Just one quick question:

If, to find the differential of (ax + b)^n it is na(ax + b)^n-1

How do you find the integral of (ax + b)^n?

It's very much appreciated if you can help... my text book has the most long-winded explanation you have ever seen, and I KNOW I used to be able to do it a simple way.

 

[br0wn]

The derivative of (ax + b)^n with respect to x is
n*(ax)^(n-1). It is not n*(ax+b)^(n-1)

The integral of (ax + b) with respect to x is
1/2 *(ax^2) + bx + c, where c is a constant

 

[JayHu]

<< The derivative of (ax + b)^n with respect to x is
n*(ax)^(n-1). It is not n*(ax+b)^(n-1)

The integral of (ax + b) with respect to x is
1/2 *(ax^2) + bx + c, where c is a constant >>



I dont agree with what you said first.
(ax+b)^n is a chain rule
derivative of x^n = nx^(n-1)
so
(ax+b)^n/dx = an( ax+b)^(n-1)

 

[Aelus]

D((ax + b)^n)= na(ax+b)^(n-1)
int((ax + b)dx)=1/2ax^2+bx

my math professor would kill me if i have those wrong.

Aelus

 

[Dougster]

Derivative! That's the word I was looking for, I knew "differential" didn't sound right!

JayHu, you are correct, this does come from the chain rule, and I know that D((ax + b)^n)= na(ax+b)^(n-1), as Aelus put it, I copied it straight out of a text book.

Aelus, thanks for the answer, but I'm not sure I entirely get it...

So, what happens if I integrate (3x-5)^4 using int((ax + b)dx)=1/2ax^2+bx...
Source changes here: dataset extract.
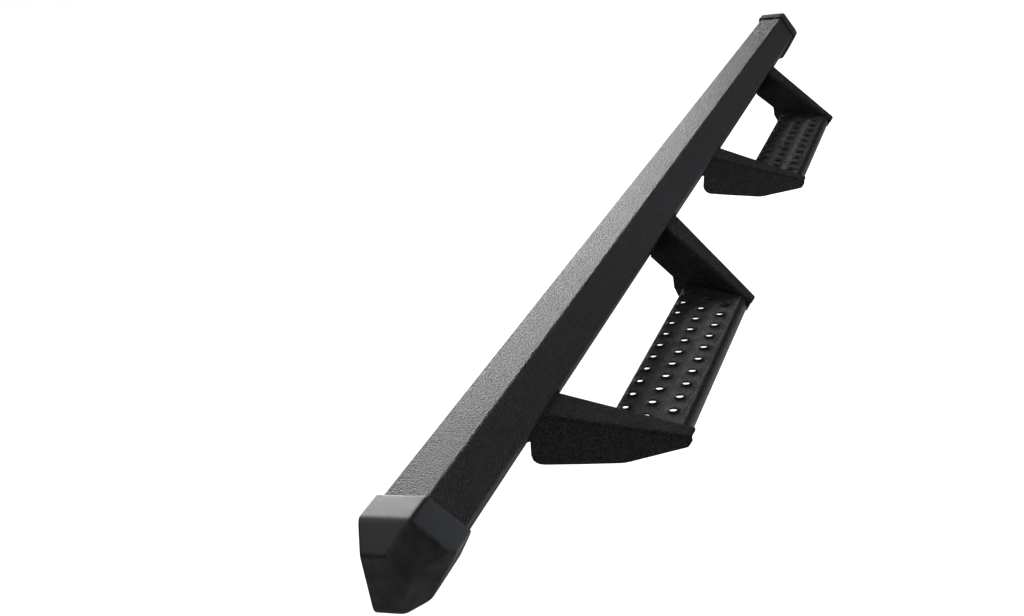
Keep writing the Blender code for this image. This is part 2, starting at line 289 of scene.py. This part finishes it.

I get 3/2x^2+5x??? That's not right, I can't be understanding your notation or something.

 

[Aelus]

<< So, what happens if I integrate (3x-5)^4 using int((ax + b)dx)=1/2ax^2+bx... >>



int((3x-5)^4)dx isn't exactly the easiest of integrals, unless i'm not seeing the better way, your best bet is to solve the (3x-5)^4 so you have separate pieces, it's easy to integrate 3x-5, because you just integrate 3x, and then you integrate -5, but it's a pain to integrate functions which are multiplications of itself. hope that makes things a bit clearer.

Aelus

 

[JayHu]

okay i didnt even read your post correctly.. oops.
i just wanted to correct the person above me.

so getting to your quesiton of integral (3x-5)^4

i think your best bet is to expand it and go from there..
there really isnt any easy way to do that. unless im missing something.
it doesnt take too long to expand it via binomial theorem.

 

[Dougster]

Thanks for your help, but I'm fairly sure that's not the easiest way.
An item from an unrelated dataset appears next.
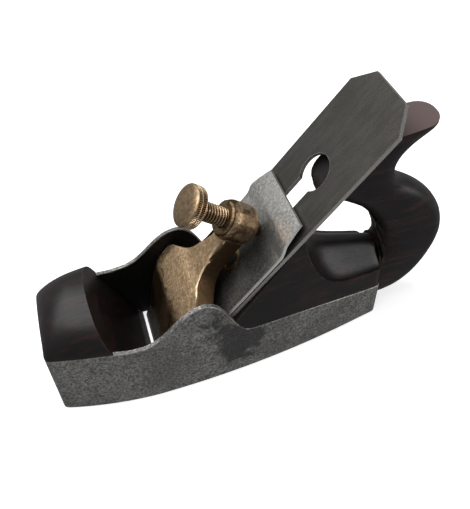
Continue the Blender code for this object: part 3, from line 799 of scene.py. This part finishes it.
# %% [markdown]
# ## The lever cap
# The lever cap is a brass casting that was filed by hand, so its planes swell a little, its
# ridges are soft and a raised panel on its face keeps the grain of the sand. A sculptor's way
# suits it: the CAD shape is laid flat, remeshed to an even skin, relaxed, and then pushed and
# pulled by rules in millimetres up the bed, across it and off it.

# %% An even skin for the casting
SKIN_SIZE = 0.45 * MM
casting = copy_of("lever_cap", "brass_lever_cap")
to_bed = Matrix((UP_BED, (0, 1, 0), OFF_BED)).to_4x4() @ Matrix.Translation(-EDGE)
casting.data.transform(to_bed)
casting.data.remesh_voxel_size = SKIN_SIZE
casting.data.remesh_voxel_adaptivity = 0
deselect_all()
casting.select_set(True)
bpy.context.view_layer.objects.active = casting
bpy.ops.object.voxel_remesh()
apply_modifier(casting, "SMOOTH", factor=0.5, iterations=4)
print("casting skin:", len(casting.data.polygons), "faces")

# %% [markdown]
# ## The casting's face
# On the real casting a panel is left rough in the middle, the slope in front of it is filed
# down to the lip, both shoulders are filed hollow, and the neck narrows to a ridge below the
# boss. Moving each point by a smooth rule makes these without adding edges. The rules are masks
# from 0 to 1, multiplied together.

# %% Where the face is


def ease_in(value, low, high):
    """0 below low, 1 above high, eased between them."""
    share = np.clip((value - low) / (high - low), 0, 1)
    return share * share * (3 - 2 * share)


points = mesh_points(casting) / MM
up, across, off = points.T
normals = np.empty(len(points) * 3)
casting.data.vertex_normals.foreach_get("vector", normals)
facing_up = ease_in(normals.reshape(-1, 3)[:, 2], 0.30, 0.75)
top_face = facing_up * ease_in(off, 6.5, 9.0) * (1 - ease_in(up, 84, 90))
print("points on the casting's face:", int((top_face > 0.5).sum()))

# %% Filing and casting marks
PANEL_FOOT, PANEL_RAISE = 42.0, 0.9
PANEL_MIDDLE, PANEL_HALF = 3, 18
HOLLOW = 0.020
NECK_FALL = 1.7
SAND_FILED, SAND_CAST = 0.02, 0.05
off_middle = np.abs(across - PANEL_MIDDLE)

# The cast panel stands a little proud of the filed slope below it, with a wandering edge.
wander = 1.1 * np.sin(0.55 * across + 0.8) + 0.5 * np.sin(1.3 * across)
panel_edge = PANEL_FOOT + 0.012 * across**2 + wander
panel = top_face * ease_in(up, panel_edge, panel_edge + 2.2) * (1 - ease_in(up, 60, 70))
panel *= 1 - ease_in(off_middle, PANEL_HALF - 0.5, PANEL_HALF + 4)
off += panel * PANEL_RAISE

# Both shoulders of the panel are filed down in a long hollow towards the casting's ends.
off -= top_face * (1 - ease_in(up, 58, 72)) * HOLLOW * np.clip(off_middle - PANEL_HALF, 0, None) ** 2

# Towards the boss the neck's upper face narrows to a ridge, with a steep flat on each side.
neck = facing_up * ease_in(off, 14, 17) * ease_in(up, 73, 79) * (1 - ease_in(up, 90, 92.5))
ridge_line = np.interp(up, (73, 78, 83, 88), (12, 8.6, 6.2, 4.6))
off -= neck * NECK_FALL * np.clip(np.abs(across) - ridge_line, 0, None)

# The grain of the sand is plain on the panel and faint where the file has been.
sand = np.sin(2.3 * up + 1.1 * across) * np.sin(1.7 * across - 0.9 * up)
sand += np.sin(3.9 * up - 2.7 * across + 1.0)
off += (SAND_FILED + SAND_CAST * panel) * top_face * sand
casting.data.vertices.foreach_set("co", (np.stack([up, across, off], axis=1) * MM).ravel())
print("panel raised", PANEL_RAISE, "mm")

# %% [markdown]
# ## The casting in its place
# The rules leave small steps where two of them meet, as a file would, and a last light
# smoothing takes these off as emery does. The casting was shaped lying flat, so its mesh is
# turned back onto the bed before it takes its brass and rides with the lever cap.

# %% Finish the casting
casting.data.transform(to_bed.inverted())
casting.data.update()
apply_modifier(casting, "SMOOTH", factor=0.5, iterations=3)
smooth(casting, 45)
finish_piece(casting, cast_brass, "brass", "lever", "lever_cap")

# %% [markdown]
# ## Pieces that stay as the CAD made them
# The flat irons, the sole and the small pins are already right, so they only get their finish.
# A CAD node keeps its mesh and its place, and only its material slots change.

# %% Finishes for the plain pieces
PLAIN = {"cutting_iron": iron_steel, "cap_iron_screw": iron_steel, "cap_iron": cap_steel,
         "cap_iron_nut": nut_brass, "screw_tip": turned_brass, "sole_front": plate_steel,
         "sole_rear": plate_steel, "lever_cap_pin": plate_steel, "front_rivet": plate_steel,
         "rear_rivet_front": plate_steel, "rear_rivet_back": plate_steel}
for node, finish in PLAIN.items():
    for material_slot in nodes[node].material_slots:
        material_slot.material = finish.material
print("finished", len(PLAIN), "CAD pieces")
I just can't put my finger on the "reverse" formula... but through trial and error I was able to work out that int((3x-5)^4)dx = 1/15(3x-5)^5 + c

It make sense if you thing about it...

D((ax + b)^n)= na(ax+b)^(n-1)

so

D(1/15(3x-5)^5)= (3x-5)^4)

(1/15 * 3 * 5 = 1 so coefficient of bracket is removed)

 

[Geekbabe]

OMG,That's it.. I gotta start wearing my glasses I read the subject of this thread really quick and thought it said


"is there a man boffin out there who can help me quickie "

 

[Dougster]

<< okay i didnt even read your post correctly.. oops.
i just wanted to correct the person above me.
>>

Sorry! I just re-read my post and now see how it looks, I wasn't having a go at you, my "I know that..." wasn't directed at you, it was directed at br0wn and was backing you up. How arrogant does that look! Apologies all round.

 

[Dougster]

Whoops, just noticed an error in my first post, it should have read "integral of (ax + b)^n?" not "integral of (ax + b). I have corrected.

 

[Dougster]

Ok I think I have it... but am I right? Can someone poke a hole in it etc.

int((ax+b)^n) = (1/(a(n+1)))(ax+b)^(n+1)

So with int((3x-5)^4) = (1/(3*5))(3x-5)^5) = 1/15(3x-5)^5

That looks so much neater written down on paper!

 

[JayHu]

ACK!
you are soo right.
thats good.
i've been away from high school calc for too long.
im starting to think interms of harder equations..
but yeah i see that.
i looks to be right. but to be honest i was looking at (ax^m+b)^n instead of the case of m=1.. oops.

but looks good. wtg!